More than 1,400 restaurants have closed in the UK in the past 12 months, as the crisis faced by the casual dining sector continues to grow.
Between June 2018 and June 2019, there were 1,412 insolvencies in the restaurant sector, according to a new report by accountancy firm UHY Hacker Young.
The number of insolvencies, which jumped 25% compared with last year, is the highest since 2014.
The report points to over-saturation in the casual dining market, a decline in consumer spending, and the increase in costs associated with running a restaurant.
In May, Jamie Oliver’s restaurant empire collapsed into administration, in one of the most high-profile crash-outs from the sector in recent times.
But even smaller restaurants are struggling, UHY Hacker Young warned.

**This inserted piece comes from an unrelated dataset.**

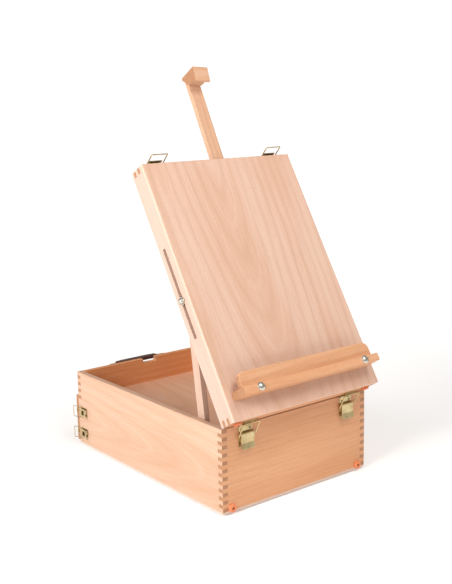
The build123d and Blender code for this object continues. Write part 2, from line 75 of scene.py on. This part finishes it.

“The crisis in the restaurant sector has been presented as a problem only for the chains that had lost touch with their customers,” said Peter Kubik, of UHY Hacker Young.
“That's overlooking the hundreds of small independent restaurants that have become insolvent.”
The mid-market casual dining sector has grown significantly since the 2008 financial crisis, but faces mounting pressures as a result of higher labour costs, increased rates, and a jump in food costs.
While the boom for the sector had been seen as one of the UK economy’s success stories, 2018 saw the first decline in the number of casual dining restaurants for almost a decade.
“Good restaurants and bad have all struggled from overcapacity, weak consumer spending and surging costs,” said Kubik.
“Having a loyal following is great but if that loyal following stops going out then you have a problem. The number of restaurants whose sales are at or near capacity is pretty small — they’re the exception.”
UK consumer spending fell to a new low in July, even in spite of the hot weather. Experts pointed to continued Brexit uncertainty and slow real wage growth.
In August, it was announced that all 20 of the Jamie Oliver restaurants put up for sale by administrators KPMG had been sold.
Trouble had been brewing for Oliver’s empire for some time — the chef had previously pointed to a “perfect storm” of high rents, rates, high street difficulties, and Brexit for the firm’s woes.